Lili Petschnikoff and her husband toured together as musicians in the United States in 1907. Petchnikoff gave a recital at the Aeolian Hall in 1916, with singer Clara Gabrilowitsch and pianist Rudolph Ganz. In 1919 Lili Petschnikoff gave a series of concerts at her home in Hollywood with pianist Cornelia Rider-Possart. She was officially retired by 1923, but played a radio concert with pianist Olga Steeb that year. She became a chamber music partner to Albert Einstein, who enjoyed playing violin with Petchnikoff in 1931, while he was working at the California Institute of Technology. She was also a friend to German singer Lotte Lehmann.
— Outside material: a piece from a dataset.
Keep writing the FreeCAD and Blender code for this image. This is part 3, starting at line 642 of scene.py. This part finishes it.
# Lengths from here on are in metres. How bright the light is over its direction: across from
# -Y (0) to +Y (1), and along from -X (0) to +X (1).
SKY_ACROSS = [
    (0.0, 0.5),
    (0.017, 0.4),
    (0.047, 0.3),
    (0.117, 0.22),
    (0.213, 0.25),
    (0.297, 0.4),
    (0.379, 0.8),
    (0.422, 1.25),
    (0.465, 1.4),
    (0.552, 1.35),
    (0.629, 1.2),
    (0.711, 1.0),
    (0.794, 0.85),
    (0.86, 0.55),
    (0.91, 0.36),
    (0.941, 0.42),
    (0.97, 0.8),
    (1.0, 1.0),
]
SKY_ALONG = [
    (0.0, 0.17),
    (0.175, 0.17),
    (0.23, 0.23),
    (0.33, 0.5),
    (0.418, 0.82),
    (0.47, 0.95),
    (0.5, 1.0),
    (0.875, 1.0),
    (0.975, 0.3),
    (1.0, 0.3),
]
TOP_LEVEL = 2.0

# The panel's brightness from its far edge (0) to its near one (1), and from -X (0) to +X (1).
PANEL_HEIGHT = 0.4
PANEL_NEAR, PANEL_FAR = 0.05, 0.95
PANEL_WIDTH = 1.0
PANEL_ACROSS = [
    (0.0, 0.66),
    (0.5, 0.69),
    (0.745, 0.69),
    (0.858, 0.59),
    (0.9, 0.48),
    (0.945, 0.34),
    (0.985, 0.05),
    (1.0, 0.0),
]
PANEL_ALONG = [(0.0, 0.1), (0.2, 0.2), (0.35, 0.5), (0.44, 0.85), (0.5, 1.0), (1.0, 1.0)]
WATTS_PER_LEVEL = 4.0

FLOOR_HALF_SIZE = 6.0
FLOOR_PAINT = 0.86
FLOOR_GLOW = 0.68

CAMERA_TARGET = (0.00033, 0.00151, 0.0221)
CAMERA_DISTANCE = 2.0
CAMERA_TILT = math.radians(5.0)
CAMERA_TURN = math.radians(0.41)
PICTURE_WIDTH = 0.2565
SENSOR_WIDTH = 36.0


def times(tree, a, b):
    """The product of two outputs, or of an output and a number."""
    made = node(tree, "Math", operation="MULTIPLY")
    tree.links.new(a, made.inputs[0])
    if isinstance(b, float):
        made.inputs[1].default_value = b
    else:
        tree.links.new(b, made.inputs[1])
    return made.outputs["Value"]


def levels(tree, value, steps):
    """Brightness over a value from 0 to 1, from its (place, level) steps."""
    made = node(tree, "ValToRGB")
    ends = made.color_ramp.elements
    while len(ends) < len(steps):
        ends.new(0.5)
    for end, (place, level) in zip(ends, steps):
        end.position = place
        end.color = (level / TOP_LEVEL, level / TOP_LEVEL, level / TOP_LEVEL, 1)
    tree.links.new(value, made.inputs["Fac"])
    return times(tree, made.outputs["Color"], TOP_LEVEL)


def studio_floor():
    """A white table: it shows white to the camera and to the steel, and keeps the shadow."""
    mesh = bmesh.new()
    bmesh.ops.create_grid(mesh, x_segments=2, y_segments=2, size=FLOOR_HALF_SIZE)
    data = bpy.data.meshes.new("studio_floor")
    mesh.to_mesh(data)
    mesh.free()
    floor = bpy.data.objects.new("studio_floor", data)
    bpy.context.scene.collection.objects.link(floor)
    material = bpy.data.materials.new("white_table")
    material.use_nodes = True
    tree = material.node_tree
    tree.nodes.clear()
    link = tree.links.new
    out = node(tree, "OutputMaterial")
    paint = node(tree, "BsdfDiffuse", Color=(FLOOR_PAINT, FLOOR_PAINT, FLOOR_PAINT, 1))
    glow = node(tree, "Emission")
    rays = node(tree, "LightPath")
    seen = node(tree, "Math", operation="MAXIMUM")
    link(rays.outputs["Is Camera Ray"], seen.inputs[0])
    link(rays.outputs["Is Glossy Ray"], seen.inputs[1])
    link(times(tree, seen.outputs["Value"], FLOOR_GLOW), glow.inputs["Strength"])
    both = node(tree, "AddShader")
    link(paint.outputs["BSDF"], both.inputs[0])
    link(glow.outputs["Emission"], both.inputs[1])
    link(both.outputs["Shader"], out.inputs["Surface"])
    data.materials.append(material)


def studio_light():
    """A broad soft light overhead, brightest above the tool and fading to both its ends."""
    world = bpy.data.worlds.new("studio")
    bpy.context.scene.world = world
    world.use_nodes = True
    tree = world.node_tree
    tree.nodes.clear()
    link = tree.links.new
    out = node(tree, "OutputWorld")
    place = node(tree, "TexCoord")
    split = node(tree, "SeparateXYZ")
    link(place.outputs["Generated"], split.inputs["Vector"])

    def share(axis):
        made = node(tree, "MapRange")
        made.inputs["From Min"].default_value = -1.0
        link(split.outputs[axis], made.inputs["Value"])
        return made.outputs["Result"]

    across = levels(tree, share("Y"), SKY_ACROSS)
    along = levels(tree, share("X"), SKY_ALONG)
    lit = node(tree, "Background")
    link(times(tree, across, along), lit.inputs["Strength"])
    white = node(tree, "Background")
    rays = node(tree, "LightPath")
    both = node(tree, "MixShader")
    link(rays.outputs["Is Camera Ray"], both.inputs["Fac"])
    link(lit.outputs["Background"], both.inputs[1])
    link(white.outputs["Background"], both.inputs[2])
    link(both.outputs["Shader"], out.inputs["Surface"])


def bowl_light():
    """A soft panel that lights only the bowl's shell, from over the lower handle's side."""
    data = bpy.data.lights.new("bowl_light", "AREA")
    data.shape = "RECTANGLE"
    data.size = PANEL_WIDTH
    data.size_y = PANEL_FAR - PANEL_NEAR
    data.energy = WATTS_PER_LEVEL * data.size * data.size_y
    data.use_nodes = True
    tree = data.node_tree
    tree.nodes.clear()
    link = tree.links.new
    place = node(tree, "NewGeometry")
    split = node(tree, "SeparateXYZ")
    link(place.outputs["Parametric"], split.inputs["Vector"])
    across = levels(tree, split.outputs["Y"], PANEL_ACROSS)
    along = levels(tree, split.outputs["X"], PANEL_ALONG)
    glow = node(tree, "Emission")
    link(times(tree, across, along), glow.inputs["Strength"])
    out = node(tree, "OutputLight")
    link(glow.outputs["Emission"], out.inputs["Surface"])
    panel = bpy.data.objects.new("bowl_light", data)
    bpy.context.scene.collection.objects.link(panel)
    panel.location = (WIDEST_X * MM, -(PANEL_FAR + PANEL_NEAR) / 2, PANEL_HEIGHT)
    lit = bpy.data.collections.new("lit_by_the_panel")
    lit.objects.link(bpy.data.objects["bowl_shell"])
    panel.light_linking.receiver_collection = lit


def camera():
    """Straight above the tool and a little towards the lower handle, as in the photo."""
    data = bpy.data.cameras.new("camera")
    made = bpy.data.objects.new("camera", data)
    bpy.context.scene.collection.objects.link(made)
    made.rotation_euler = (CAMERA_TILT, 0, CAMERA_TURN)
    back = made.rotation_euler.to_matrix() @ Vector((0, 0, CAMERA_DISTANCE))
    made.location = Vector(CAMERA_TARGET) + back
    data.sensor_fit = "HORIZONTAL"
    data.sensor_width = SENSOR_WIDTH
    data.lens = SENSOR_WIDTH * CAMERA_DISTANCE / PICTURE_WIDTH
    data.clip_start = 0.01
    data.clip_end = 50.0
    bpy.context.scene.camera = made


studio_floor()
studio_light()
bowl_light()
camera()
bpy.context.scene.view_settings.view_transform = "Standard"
She was said to own a Stradivarius violin, probably one of the two that her husband brought to the United States on his 1899 visit. Petschnikoff wrote an autobiography, The World At Our Feet, published posthumously by her son in 1968.

==Personal life==
Lili Schober married Russian violinist Alexander Petschnikoff. They had three children, Tatjana, Nadja, and Sergei, before they got divorced. She reclaimed her American citizenship and eventually moved to Los Angeles during World War I, and her home opposite the entrance to the Hollywood Bowl was a gathering place of musicians and arts patrons. She died in 1957, in Los Angeles, aged 82 years.